The Sheffield-Sheffield Lake Board of Education at its Jan. 27 regular meeting began the process of placing renewals of the district’s two existing emergency operating levees on the May 6 primary election ballot by unanimously approving “resolutions of necessity” for the renewal of the $2.3 million and $1.89 million property tax levies. The school board completed the process Monday, at a special meeting called for that purpose, by approving resolutions directing the Lorain County Board of Elections to place issues to renew both operating levies on the May 6 ballot.
Treasurer Joshua Hill then filed a request to have the millage required to raise $2.3 million and $1.89 million calculated, and the new millage will be announced as soon as possible. Board members and Superintendent Mike Cook emphasized that levee renewals do not raise homeowners’ property taxes.
The Jan. 27 meeting at Sheffield Middle School was highlighted by a performance by the Sheffield Middle School Jazz Band, after which Principal Angela Terella and Assistant Principal Brent Schremp reported on recent adjustments to SMS’ curriculum and attempts to curb adolescent bullying.

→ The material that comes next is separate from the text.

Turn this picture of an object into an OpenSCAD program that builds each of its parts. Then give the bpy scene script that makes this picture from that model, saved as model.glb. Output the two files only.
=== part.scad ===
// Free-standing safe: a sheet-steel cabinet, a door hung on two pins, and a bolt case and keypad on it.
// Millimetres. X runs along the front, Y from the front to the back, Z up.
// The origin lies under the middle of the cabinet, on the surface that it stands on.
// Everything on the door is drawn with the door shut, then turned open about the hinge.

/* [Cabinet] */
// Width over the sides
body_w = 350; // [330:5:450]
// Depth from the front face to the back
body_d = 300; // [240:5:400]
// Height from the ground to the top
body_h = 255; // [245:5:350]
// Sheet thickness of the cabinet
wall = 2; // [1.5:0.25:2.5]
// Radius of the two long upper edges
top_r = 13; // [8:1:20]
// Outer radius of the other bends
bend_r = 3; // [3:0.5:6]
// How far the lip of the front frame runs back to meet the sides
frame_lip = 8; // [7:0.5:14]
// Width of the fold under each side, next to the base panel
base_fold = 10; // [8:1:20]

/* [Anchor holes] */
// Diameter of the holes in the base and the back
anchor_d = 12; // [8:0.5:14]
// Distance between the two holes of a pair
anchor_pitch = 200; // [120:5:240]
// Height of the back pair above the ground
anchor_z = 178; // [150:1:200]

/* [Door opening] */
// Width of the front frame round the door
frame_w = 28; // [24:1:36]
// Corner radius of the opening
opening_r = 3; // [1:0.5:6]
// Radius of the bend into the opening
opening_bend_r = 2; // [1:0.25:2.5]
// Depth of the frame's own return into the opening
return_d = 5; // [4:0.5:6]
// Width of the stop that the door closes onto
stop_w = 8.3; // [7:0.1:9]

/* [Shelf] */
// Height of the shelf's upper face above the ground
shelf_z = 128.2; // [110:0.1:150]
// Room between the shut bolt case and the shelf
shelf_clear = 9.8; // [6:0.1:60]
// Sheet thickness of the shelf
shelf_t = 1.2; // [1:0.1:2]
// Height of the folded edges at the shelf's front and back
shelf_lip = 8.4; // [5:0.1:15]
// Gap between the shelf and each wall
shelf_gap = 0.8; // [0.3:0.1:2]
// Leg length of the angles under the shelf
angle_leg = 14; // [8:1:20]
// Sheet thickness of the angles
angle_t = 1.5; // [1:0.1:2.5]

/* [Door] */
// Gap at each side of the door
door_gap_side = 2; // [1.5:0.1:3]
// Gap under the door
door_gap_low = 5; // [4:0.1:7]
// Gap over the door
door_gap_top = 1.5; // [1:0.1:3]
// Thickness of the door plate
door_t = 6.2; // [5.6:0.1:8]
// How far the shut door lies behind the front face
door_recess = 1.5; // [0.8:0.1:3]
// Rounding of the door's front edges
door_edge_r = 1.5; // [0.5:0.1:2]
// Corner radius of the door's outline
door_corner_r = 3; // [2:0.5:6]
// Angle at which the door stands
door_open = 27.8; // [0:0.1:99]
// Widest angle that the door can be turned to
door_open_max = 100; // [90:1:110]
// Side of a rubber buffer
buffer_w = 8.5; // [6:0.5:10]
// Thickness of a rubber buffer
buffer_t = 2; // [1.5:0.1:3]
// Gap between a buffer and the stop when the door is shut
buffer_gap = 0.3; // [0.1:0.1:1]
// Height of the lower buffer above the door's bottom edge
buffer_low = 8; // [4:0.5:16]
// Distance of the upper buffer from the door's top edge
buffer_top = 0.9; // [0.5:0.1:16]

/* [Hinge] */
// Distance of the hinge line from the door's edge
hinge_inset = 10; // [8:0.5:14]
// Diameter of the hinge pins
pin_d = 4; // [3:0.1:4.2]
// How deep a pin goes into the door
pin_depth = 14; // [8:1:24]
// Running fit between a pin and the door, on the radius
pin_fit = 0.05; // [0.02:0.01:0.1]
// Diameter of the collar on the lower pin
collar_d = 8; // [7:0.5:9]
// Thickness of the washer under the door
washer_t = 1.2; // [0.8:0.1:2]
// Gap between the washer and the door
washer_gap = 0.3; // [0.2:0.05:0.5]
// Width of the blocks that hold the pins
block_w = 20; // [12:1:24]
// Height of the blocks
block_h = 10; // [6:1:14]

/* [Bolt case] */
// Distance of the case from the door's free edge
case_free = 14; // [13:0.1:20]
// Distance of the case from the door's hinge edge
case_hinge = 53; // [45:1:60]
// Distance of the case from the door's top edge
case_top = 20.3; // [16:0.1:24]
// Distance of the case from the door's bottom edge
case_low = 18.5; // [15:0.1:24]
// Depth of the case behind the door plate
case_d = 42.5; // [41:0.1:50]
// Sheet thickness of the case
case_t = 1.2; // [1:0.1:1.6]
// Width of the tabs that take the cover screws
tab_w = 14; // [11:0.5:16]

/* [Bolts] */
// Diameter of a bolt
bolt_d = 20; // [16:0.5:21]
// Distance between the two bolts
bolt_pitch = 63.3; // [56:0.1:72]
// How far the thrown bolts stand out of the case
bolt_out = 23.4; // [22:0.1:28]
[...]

Terella reported on faculty and administrative efforts to adapt SMS’s curriculum to the state of Ohio’s new Common Core state standards curriculum as well as the school’s existing Making Middle Grades Work High Schools That Work standards and computerized learning programs. Terella said two teachers had taken training on the Common Core changes last summer, and two more during winter break. Class length adaptations include 88-minute sessions for math and language courses, and 58-minute class sessions for social studies and elective courses.

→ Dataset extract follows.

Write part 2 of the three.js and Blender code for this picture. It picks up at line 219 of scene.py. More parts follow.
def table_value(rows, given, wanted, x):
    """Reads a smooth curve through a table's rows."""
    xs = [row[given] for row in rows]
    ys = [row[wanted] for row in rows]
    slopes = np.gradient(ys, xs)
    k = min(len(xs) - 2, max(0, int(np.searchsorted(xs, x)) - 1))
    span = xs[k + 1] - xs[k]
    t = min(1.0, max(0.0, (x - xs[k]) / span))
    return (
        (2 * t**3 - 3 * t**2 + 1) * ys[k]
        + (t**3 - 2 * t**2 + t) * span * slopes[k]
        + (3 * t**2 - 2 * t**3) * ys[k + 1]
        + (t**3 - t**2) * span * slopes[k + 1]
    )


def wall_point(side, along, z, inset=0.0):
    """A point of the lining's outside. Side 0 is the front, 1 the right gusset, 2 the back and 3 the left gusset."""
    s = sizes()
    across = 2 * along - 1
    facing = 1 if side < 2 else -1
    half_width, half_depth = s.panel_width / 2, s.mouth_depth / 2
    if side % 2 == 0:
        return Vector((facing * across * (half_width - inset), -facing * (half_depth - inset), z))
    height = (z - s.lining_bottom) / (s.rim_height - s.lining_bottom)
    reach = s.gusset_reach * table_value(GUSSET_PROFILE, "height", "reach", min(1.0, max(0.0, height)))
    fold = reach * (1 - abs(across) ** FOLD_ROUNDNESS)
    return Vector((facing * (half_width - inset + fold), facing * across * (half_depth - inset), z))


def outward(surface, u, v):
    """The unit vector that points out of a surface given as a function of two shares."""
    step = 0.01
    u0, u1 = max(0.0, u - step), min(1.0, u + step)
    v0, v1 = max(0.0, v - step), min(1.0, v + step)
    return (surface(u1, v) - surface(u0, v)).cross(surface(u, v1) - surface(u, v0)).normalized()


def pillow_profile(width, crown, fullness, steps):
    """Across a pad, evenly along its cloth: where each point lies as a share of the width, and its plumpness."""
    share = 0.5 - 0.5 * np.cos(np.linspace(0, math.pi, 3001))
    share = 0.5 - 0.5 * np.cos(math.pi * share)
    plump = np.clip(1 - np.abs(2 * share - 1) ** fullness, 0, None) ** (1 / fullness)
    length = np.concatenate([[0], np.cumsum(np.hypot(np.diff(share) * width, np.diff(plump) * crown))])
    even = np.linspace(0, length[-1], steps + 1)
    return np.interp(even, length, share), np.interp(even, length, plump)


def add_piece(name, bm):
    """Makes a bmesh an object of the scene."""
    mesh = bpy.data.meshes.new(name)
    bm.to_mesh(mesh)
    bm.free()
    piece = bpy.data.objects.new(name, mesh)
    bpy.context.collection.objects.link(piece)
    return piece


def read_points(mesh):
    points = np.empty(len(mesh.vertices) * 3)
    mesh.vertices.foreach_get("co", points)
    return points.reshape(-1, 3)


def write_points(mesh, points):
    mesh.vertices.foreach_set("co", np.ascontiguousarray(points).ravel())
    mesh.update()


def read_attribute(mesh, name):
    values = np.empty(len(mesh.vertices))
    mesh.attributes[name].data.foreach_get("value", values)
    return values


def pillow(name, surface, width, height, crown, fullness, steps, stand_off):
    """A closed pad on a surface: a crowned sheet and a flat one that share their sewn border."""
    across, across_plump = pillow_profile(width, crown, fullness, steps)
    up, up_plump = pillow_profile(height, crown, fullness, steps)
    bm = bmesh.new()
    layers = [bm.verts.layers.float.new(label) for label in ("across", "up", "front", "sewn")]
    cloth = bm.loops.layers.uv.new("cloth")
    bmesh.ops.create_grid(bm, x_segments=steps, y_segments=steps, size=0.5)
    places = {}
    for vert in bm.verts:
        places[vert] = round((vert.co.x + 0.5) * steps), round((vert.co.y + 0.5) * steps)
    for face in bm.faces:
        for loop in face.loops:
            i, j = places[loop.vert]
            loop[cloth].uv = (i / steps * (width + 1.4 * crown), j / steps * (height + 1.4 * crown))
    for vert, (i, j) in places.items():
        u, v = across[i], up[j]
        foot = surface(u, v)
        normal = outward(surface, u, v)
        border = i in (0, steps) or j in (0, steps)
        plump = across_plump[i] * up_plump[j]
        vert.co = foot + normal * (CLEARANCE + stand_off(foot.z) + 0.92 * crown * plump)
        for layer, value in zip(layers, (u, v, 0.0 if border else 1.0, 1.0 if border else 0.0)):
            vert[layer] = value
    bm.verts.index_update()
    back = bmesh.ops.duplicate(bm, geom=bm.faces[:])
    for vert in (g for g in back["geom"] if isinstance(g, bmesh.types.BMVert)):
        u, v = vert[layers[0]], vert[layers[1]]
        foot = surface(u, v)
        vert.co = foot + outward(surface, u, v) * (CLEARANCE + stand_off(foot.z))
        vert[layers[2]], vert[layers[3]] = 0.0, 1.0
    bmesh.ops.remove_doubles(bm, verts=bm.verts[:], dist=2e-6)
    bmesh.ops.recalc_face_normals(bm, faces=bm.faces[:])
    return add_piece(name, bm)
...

Efforts are being made to coordinate curriculum requirements with the high school faculty to ensure continuity, and parent focus groups are being planned now. Terella said the plan has resulted in changes for students in need of intervention. Terella and Schremp noted that students are making use of computer-enhanced learning methods and have five study sites to use independently.
Both administrators praised the efforts and impact being made by Campus Impact with individual and group sessions focused on social media, bullying prevention, respect and diversity, dating, violence, cyber bullying and cliques, all with an emphasis on communicating. Future plans for Campus Impact include creating a parent task force, a group of 10 to 12 parents who would meet monthly and bring issues for discussion with administrators and faculty and eventually make suggestions for planning school events.